Atualmente mais de cinco mil agrotóxicos são liberados pelo Ministério da Agricultura, Pecuária e Abastecimento no Brasil. O intuito do uso das substâncias é eliminar pragas e a proliferação de doenças que podem acometer produções agrícolas em grande escala, além de proporcionar uma melhor preparação do solo e o beneficiamento das lavouras. Porém, os efeitos colaterais dos produtos na saúde humana acabam ficando em segundo plano.
Com o objetivo de estudar mais a fundo essa relação entre o uso de agrotóxicos e a saúde, a médica e professora da Faculdade de Medicina da Universidade Federal do Cariri, Ada Pontes Aguiar, se empenhou em estudar as famílias que vivem na Chapada do Apodi, no Ceará. A região é conhecida pelo cultivo de frutas e recebe as substâncias desde 2000.
Em sua análise, Ada identificou que entre os anos de 2014 e 2016 nasceram cinco crianças com malformações congênitas, o que é raro até mesmo em grandes cidades. Ao verificar o histórico, os fatores genéticos e a exposição dos membros das famílias, foi constatada a presença significativa de cloro no sangue e na água. Além disso, em 40% da urina foram detectadas substâncias relacionadas com o mau funcionamento hormonal e metabólico, conforme apontou a análise laboratorial da FioCruz.
Apesar de todas as pessoas estarem igualmente expostas às substâncias, o impacto é maior nas crianças, que são mais vulneráveis devido o peso corporal e à fase de desenvolvimento metabólico e imunológico. Segundo a pediatra Virna Costa e Silva, os agrotóxicos podem agir diretamente na saúde infantil causando problemas gastrointestinais, na pele, hepáticos, neurológicos, intoxicações agudas, imunológicos e até mesmo na saúde mental, além de má formação.
“O consumo de algumas substâncias dessas mais diretamente está associado a algumas alterações como a teratogênese, que são as alterações na formação do feto. É preciso um acompanhamento porque são incertezas, mas ao mesmo tempo a gente vê associações, então é bem preocupante.
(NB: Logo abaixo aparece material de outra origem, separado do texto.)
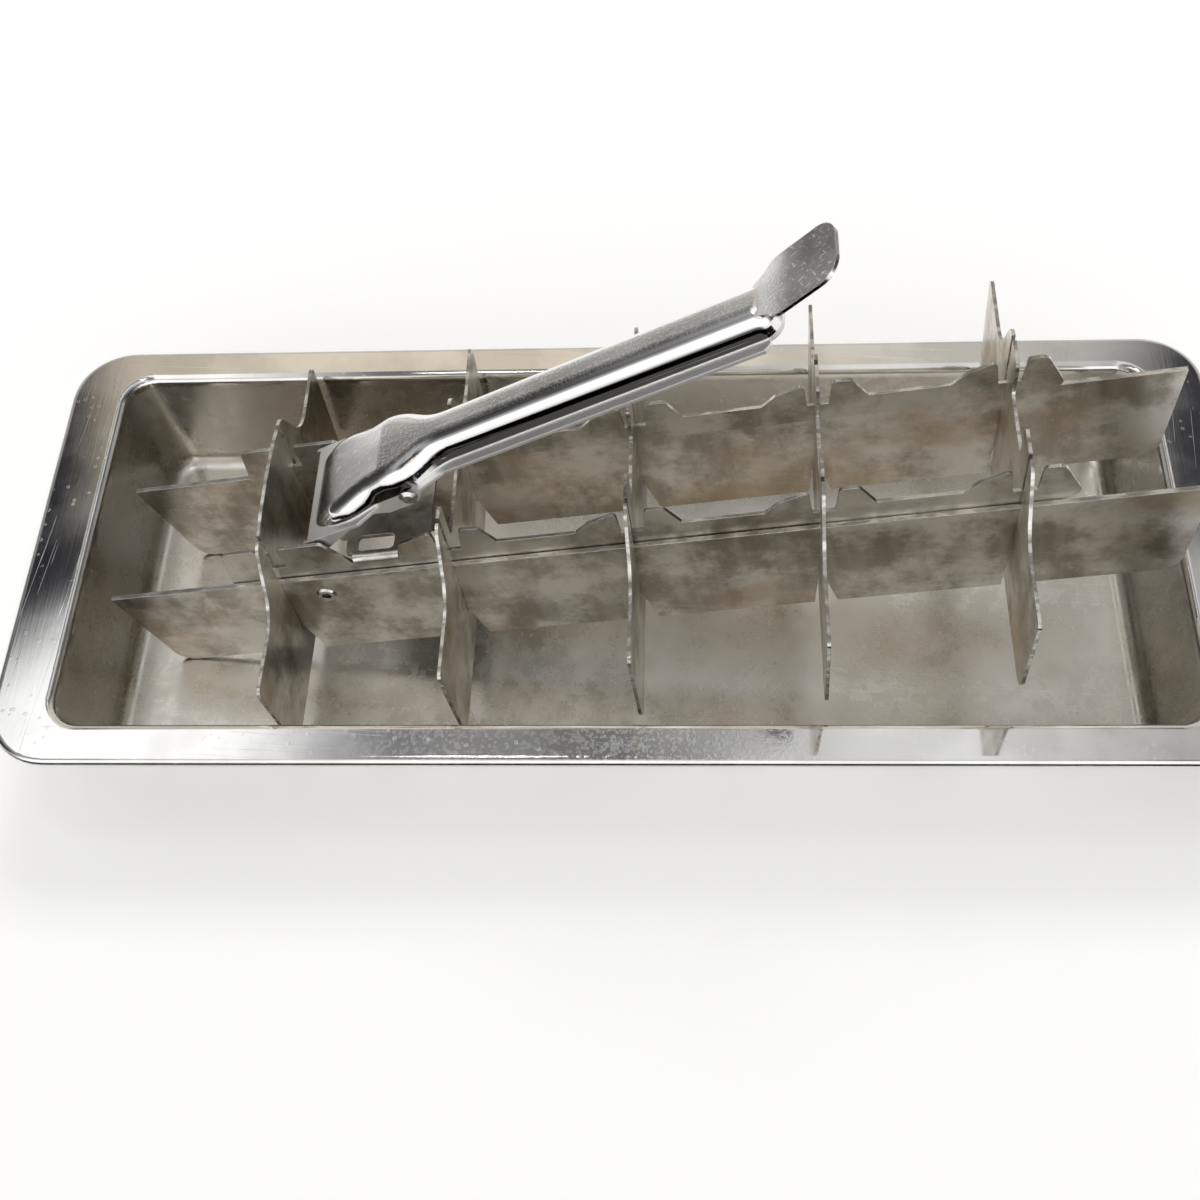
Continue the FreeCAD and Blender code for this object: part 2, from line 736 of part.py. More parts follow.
def strip_points():
    crest, low, foot, floor = S.strip_crest, S.strip_low, S.strip_foot, S.notch_floor
    left = hinge_along(0) + notch_start() - S.strip_tab
    neck_top = S.bridge_top - S.neck_bend
    neck_right = S.neck_left + S.neck_width
    points = [(left, foot - S.strip_tab_drop), (left + S.strip_tab_lean, crest)]
    for k in range(WALLS):
        notch = hinge_along(k) + notch_start()
        after = notch + S.notch_width
        points += [(notch, crest), (notch, floor), (after, floor)]
        if k == 0:
            rise = neck_right + S.notch_lean
            points += [(after, crest), (S.neck_left - S.neck_fall, crest), (S.neck_left, neck_top),
                       (neck_right, neck_top), (rise, S.neck_shelf)]
        elif k < WALLS - 1:
            fall = after + S.notch_lean + S.crest_run
            valley = fall + S.valley_fall
            rise = valley + S.valley_run
            points += [(after + S.notch_lean, crest), (fall, crest), (valley, low), (rise, low),
                       (rise + S.valley_rise, crest - S.valley_shelf)]
        else:
            slope = strip_end() + S.crest_run
            points += [(strip_end(), crest), (slope, crest), (slope + S.end_slope, S.end_low),
                       (after + S.end_foot, foot)]
    points += [(left + S.strip_tab_foot, foot)]
    return points


# ---- lever -------------------------------------------------------------------------------------


def make_lever():
    """Pressed lever: hooded nose with two ears, shoulder, channel handle and a thumb tongue."""
    spot = in_grid(S.fulcrum_along, 0, -S.fulcrum_depth, S.lever_angle)
    body = new_body("lever_handle", spot)
    lever_form(body, "hood", 0)
    lips(body)
    core = doc.addObject("PartDesign::Body", "lever_core")
    lever_form(core, "core", S.lever_sheet)
    hollow = body.newObject("PartDesign::Boolean", "lever_hollow")
    hollow.Type = "Cut"
    hollow.setObjects([core])
    doc.recompute()
    flange_cut(body)
    ears(body)
    tongue(body)


def lever_form(body, word, inset):
    """The lever's outer form, or the same form one sheet smaller for the hollow inside it."""
    front = S.nose_front - 3 + inset
    top = S.handle_top - inset
    foot = S.shoulder_foot - 3
    plan = new_sketch(body, word + "_plan", "XY_Plane", foot)
    widths = [(S.handle_end - inset, S.handle_half), (S.shoulder_end + S.waist_run, S.handle_half),
              (S.shoulder_end, S.shoulder_half), (S.shoulder_start + 1, S.shoulder_half),
              (S.shoulder_start - 6, S.nose_half), (front, S.nose_half)]
    widths = [(x, half - inset) for x, half in widths]
    polygon(plan, widths + [(x, -y) for x, y in reversed(widths)])
    pad(body, plan, top - foot)
    for name, radius, spots in (("_shoulders", S.lever_sweep - inset, widths[2::2]),
                                ("_waists", S.lever_sweep + inset, widths[1:4:2])):
        both = [(x, y * side) for x, y in spots for side in (1, -1)]
        fillet(body, word + name, radius, corner_edge(2, both))
    hood_cut(body, word, inset)
    fillet(body, word + "_upper_round", S.handle_round - inset, handle_edges(inset))


def hood_cut(body, word, inset):
    """Slope the nose down from the shoulder, with soft ridges where the slope changes."""
    ridges = [(S.nose_front - 5 + 0.77 * inset, S.nose_foot - 2.8 - 0.64 * inset),
              (S.nose_front + 2 + 0.62 * inset, S.handle_top - 5.9 - 0.81 * inset),
              (S.shoulder_start - 11 + 0.31 * inset, S.handle_top - 3.1 - 0.96 * inset),
              (S.shoulder_start + 6 + 0.09 * inset, S.handle_top - inset)]
    over = S.handle_top + 5
    line = new_sketch(body, word + "_line", "XZ_Plane")
    polygon(line, ridges + [(S.shoulder_start + 6, over), (S.nose_front - 6, over)])
    pocket(body, line, midplane=True)
    fillet(body, word + "_ridges", S.hood_round - inset, corner_edge(1, ridges[1:]))


def handle_edges(inset):
    """Test for the handle's upper edges, which carry on round the hood, and its end's corners."""
    top, half, end = S.handle_top - inset, S.handle_half - inset, S.handle_end - inset
    along = corner_edge(0, [(half, top), (-half, top)])
    across = corner_edge(1, [(end, top)])
    upright = corner_edge(2, [(end, half), (end, -half)])
    return lambda edge: along(edge) or across(edge) or upright(edge)


def flange_cut(body):
    """Trim the flanges' lower edge: high along the handle, low at the shoulder."""
    far, under, start = S.handle_end + 5, S.shoulder_foot - 5, S.nose_front - 5
    fall = S.handle_foot - S.shoulder_foot
    line = new_sketch(body, "flange_line", "XZ_Plane")
    polygon(line, [(start, under), (far, under), (far, S.handle_foot),
                   (S.shoulder_end + fall, S.handle_foot), (S.shoulder_end, S.shoulder_foot),
                   (S.shoulder_start + fall / 2, S.shoulder_foot),
                   (S.shoulder_start - fall, S.handle_foot), (S.nose_front + 5, S.handle_foot),
                   (S.nose_front - 1, S.nose_foot), (start, S.nose_foot)])
    pocket(body, line, midplane=True)


def lips(body):
    """Outward lips, blanked right across before the hollow is taken out of them."""
    lip = new_sketch(body, "lever_lips", "XY_Plane", S.handle_foot)
    outer = S.handle_half + S.lip_reach
    start, end = S.shoulder_end + 2.5, S.handle_end - 3
    outlines = [
        [(end, outer - S.lip_reach / 2), (end - S.lip_reach / 2, outer),
         (S.shoulder_end + S.waist_run, outer), (start, S.shoulder_half + 0.2)],
        [(S.shoulder_start + 1, S.shoulder_half + 0.6), (S.shoulder_start - 4.5, S.ear_half),
         (S.nose_front, S.ear_half)]]
    for side_points in outlines:
        polygon(lip, side_points + [(x, -y) for x, y in reversed(side_points)])
    pad(body, lip, S.lever_sheet)


def ears(body):
    """Ears from the nose down to the fulcrum, each dished out to meet its divider."""
    reach = S.divider_spacing / 2 - S.divider_sheet / 2 - S.running_gap
    level = S.handle_foot + S.lever_sheet
    disc = S.ear_round
    points = [(S.nose_front - 1, level), (S.shoulder_start - 4.5, level), (9.3, S.handle_foot - 3.4),
              (8.0, 5.8), (disc * 0.8, -disc * 0.6), (0, -disc), (-disc * 0.8, -disc * 0.6),
              (-disc, 0), (-disc * 0.6, disc * 0.8)]
    for side, word in ((1, "back"), (-1, "front")):
        ear = new_sketch(body, word + "_ear", "XZ_Plane", -side * S.ear_half)
        polygon(ear, points)
        pad(body, ear, S.ear_sheet, reverse=side < 0)
        boss = new_sketch(body, word + "_boss", "XZ_Plane", -side * reach)
        circle(boss, 0, 0, disc)
        pad(body, boss, reach - S.ear_half + S.ear_sheet, reverse=side < 0)
        dish = new_sketch(body, word + "_dish", "XZ_Plane", -side * (S.ear_half - S.ear_sheet))
        circle(dish, 0, 0, disc - S.ear_sheet)
        pocket(body, dish, reach - S.ear_half, reverse=side < 0)
    bore = new_sketch(body, "fulcrum_bore", "XZ_Plane")
    circle(bore, 0, 0, S.eyelet_radius + S.seat_gap)
    pocket(body, bore, midplane=True)
    hole = new_sketch(body, "pin_hole", "XZ_Plane")
    circle(hole, S.pin_along, S.pin_height, S.pin_radius)
    pocket(body, hole, 2 * S.shoulder_half + 2, midplane=True)


def tongue(body):
    """Broad thumb tongue bent up from the handle's top, flared from a narrow root."""
    root = tongue_sketch(body, "tongue_root")
    half = S.tongue_width / 2
    polygon(root, [(-S.tongue_overlap, -S.tongue_root), (S.tongue_corner, -half),
                   (S.tongue_corner, half), (-S.tongue_overlap, S.tongue_root)])
    pad(body, root, S.lever_sheet, reverse=True)
    face = tongue_sketch(body, "tongue_face")
    rounded_rectangle(face, S.tongue_length, S.tongue_width, S.tongue_corner,
                      x=S.tongue_length / 2)
    pad(body, face, S.lever_sheet, reverse=True)


def tongue_sketch(body, name):
    """Sketch on the tongue's upper face, tilted up from the end of the handle's top."""
    face = new_sketch(body, name, "XY_Plane")
    face.AttachmentOffset = Placement(Vector(), Rotation(Vector(0, 1, 0), -number(S.tongue_rise_angle)))
    face.setExpression("AttachmentOffset.Base.x", (S.handle_end - S.tongue_setback).formula)
    face.setExpression("AttachmentOffset.Base.z", S.handle_top.formula)
    face.setExpression("AttachmentOffset.Rotation.Angle", (-S.tongue_rise_angle).formula)
    doc.recompute()
    return face


def make_pin():
    """Cross pin through the lever's shoulder, with a domed head on each side."""
    fulcrum = in_grid(S.fulcrum_along, 0, -S.fulcrum_depth, S.lever_angle)
    spot = Placement(Vector(number(S.pin_along), 0, number(S.pin_height)), Rotation())
    body = new_body("shoulder_pin", fulcrum.multiply(spot))
    face = S.shoulder_half
    head = S.shoulder_half + S.pin_head_rise
    section = new_sketch(body, "pin_section", "XY_Plane")
    polygon(section, [
        (0, -head), (S.pin_head * 0.6, -head), (S.pin_head, -face - S.pin_head_rise * 0.4),
        (S.pin_head, -face), (S.pin_radius, -face), (S.pin_radius, face), (S.pin_head, face),
        (S.pin_head, face + S.pin_head_rise * 0.4), (S.pin_head * 0.6, head), (0, head)])
    turned = feature(body, "Revolution", "pin_turned", section)
    turned.ReferenceAxis = (section, ["V_Axis"])
    turned.Angle = 360
    doc.recompute()


# ---- build, check and write --------------------------------------------------------------------


def check():
    for item in doc.Objects:
        if "Invalid" in item.State or "Error" in item.State:
            raise RuntimeError("%s did not compute: %s" % (item.Name, item.State))
    for body in parts:
        shape = body.Shape
        if shape.isNull() or not shape.isValid() or len(shape.Solids) != 1:
            raise RuntimeError("%s is not one valid solid" % body.Label)


def export():
    os.makedirs("parts", exist_ok=True)
    for body in parts:
        body.Shape.exportStep("parts/%s.step" % body.Label)
        print("%-18s %9.1f mm3" % (body.Label, body.Shape.Volume))


fill_sheet()
make_pan()
make_divider("front_long_divider", -1)
make_divider("back_long_divider", 1)
make_eyelet("front_eyelet", -1)
make_eyelet("back_eyelet", 1)
for wall in range(WALLS):
    make_wall(wall)
make_slide()
make_lever()
make_pin()
doc.recompute()
check()
export()
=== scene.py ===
import math

import bpy
from mathutils import Matrix, Vector


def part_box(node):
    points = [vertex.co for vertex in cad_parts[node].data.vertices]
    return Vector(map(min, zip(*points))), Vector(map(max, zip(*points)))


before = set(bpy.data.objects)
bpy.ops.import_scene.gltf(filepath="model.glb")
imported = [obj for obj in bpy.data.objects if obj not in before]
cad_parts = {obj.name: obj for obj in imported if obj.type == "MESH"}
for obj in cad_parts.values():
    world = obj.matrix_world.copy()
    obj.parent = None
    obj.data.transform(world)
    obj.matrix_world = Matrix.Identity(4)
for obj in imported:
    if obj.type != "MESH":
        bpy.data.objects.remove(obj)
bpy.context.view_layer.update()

# ---- Studio ------------------------------------------------------------------------------------
# A pale floor in a soft studio. Polished steel shows mostly what surrounds it, so the sky is a
# room: bright in front and overhead, warm grey behind and dim to both sides.

scene = bpy.context.scene
scene.view_settings.view_transform = "Standard"


class Signal:
    """A node's output that can stand in a sum or product, each operator adding its Math node."""

    def __init__(self, finish, socket):
        self.finish = finish
        self.socket = socket

    def combine(self, operation, *values):
        settings = {"operation": operation}
        return self.finish.node("ShaderNodeMath", settings, dict(enumerate(values)))

    def __add__(self, other):
        return self.combine("ADD", self, other)

    __radd__ = __add__

    def __sub__(self, other):
        return self.combine("SUBTRACT", self, other)

    def __rsub__(self, other):
        return self.combine("SUBTRACT", other, self)

    def __mul__(self, other):
        return self.combine("MULTIPLY", self, other)

    __rmul__ = __mul__

    def size(self):
        return self.combine("ABSOLUTE", self)

    def between(self, low, high):
        """0 below low, 1 above high and a soft step between them."""
        settings = {"interpolation_type": "SMOOTHSTEP"}
        return self.finish.node("ShaderNodeMapRange", settings,
                                {"Value": self, "From Min": low, "From Max": high})


class Finish:
    """A surface finish: a material's nodes, or the world's, made one at a time."""

    def __init__(self, owner):
        owner.use_nodes = True
        self.owner = owner
        self.tree = owner.node_tree
        self.tree.nodes.clear()

    def node(self, kind, settings=None, sockets=None, output=0):
        """Add a node, set it, link or fill its sockets, and give one of its outputs."""
        made = self.tree.nodes.new(kind)
        for name, value in (settings or {}).items():
            if name == "stops":
                ramp = made.color_ramp.elements
                while len(ramp) < len(value):
                    ramp.new(0.5)
                for stop, (position, colour) in zip(ramp, value):
                    stop.position = position
                    stop.color = (*colour, 1)
            else:
                setattr(made, name, value)
        for key, value in (sockets or {}).items():
            if isinstance(value, Signal):
                self.tree.links.new(value.socket, made.inputs[key])
            else:
                made.inputs[key].default_value = value
        return Signal(self, made.outputs[output]) if made.outputs else None

    def blend_colours(self, share, first, second):
        """Two colours mixed. A Mix node's colour sockets share their names, so go by place."""
        first = first if isinstance(first, Signal) else (*first, 1)
        second = second if isinstance(second, Signal) else (*second, 1)
        return self.node("ShaderNodeMix", {"data_type": "RGBA"}, {0: share, 6: first, 7: second}, 2)

    def layers(self, base, *coats):
        """A colour under coats, each with the share that it covers and its own colour."""
        for share, colour in coats:
            base = self.blend_colours(share, base, colour)
        return base

    def blend_shaders(self, share, first, second):
        return self.node("ShaderNodeMixShader", None, {0: share, 1: first, 2: second})

    def parts_of(self, vector):
        split = self.node("ShaderNodeSeparateXYZ", None, {"Vector": vector})
        return [Signal(self, out) for out in split.socket.node.outputs]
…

Como está numa maior fase de formação está sujeito sim a esses danos”, explica.
A pediatra enfatiza ainda que os produtos podem ter relação com o desenvolvimento de câncer e de infertilidade. Defendendo a mesma ideia, Ada Pontes reforça que crianças que nasçam aparentemente saudáveis podem apresentar problemas de desenvolvimento e crescimento justificados pela concentração das substâncias tóxicas no fígado e nos rins.
Como evitar tais problemas?
Uma alternativa de evitar as contaminações seria recorrer às feiras orgânicas, agroecológicas e com o tratamento de água adequado. As famílias poderiam ainda optar pelo cultivo caseiro de sua própria horta. Porém, grande parte da população não tem acesso a essas possibilidades.
Entre tantos prós, existem também os contras. Entre os principais empecilhos para o consumo de produtos orgânicos estão o seu valor, que é mais elevado em comparação aos outros produtos; a maior demora no processo de cultivo; e a menor produção.
A Associação de Consumidores do Crato, no Ceará, analisou os preços de 155 alimentos orgânicos em 13 supermercados e 4 lojas orgânicas. O levantamento apontou que os a diferença de preços entre os produtos orgânicos e convencionais pode chegar até 75%.
Como está o uso de agrotóxicos no Brasil?
O Brasil assume a segunda posição no ranking mundial de maiores compradores de agrotóxicos que são proibidos na Europa. Porém, apesar da proibição, mais de 40 tipos do produto foram liberados para fabricação e exportação. Os dados são da organização suíça Public Eye em parceria com a Unearthed.
Em nota, o Ministério da Agricultura informou que todos os agrotóxicos são aprovados após análise de três órgãos: Ministério da Agricultura, Pecuária e Abastecimento (Mapa); Anvisa (Ministério da Saúde); e Ibama (Ministério do Meio Ambiente), segundo suas competências. O Mapa analisa o produto segundo sua eficácia e segurança agronômica, a Anvisa avalia a questão de saúde pública e o Ibama analisa o impacto ambiental do produto.
Em julho de 2020 foi feita uma mudança no Marco Regulatório da Anvisa que decidiu que só será atestada a toxicidade máxima de substâncias que causarem óbito horas depois do contato ou ingestão. Dessa forma, em 2021 apenas seis produtos foram classificados como extremamente ou altamente tóxicos.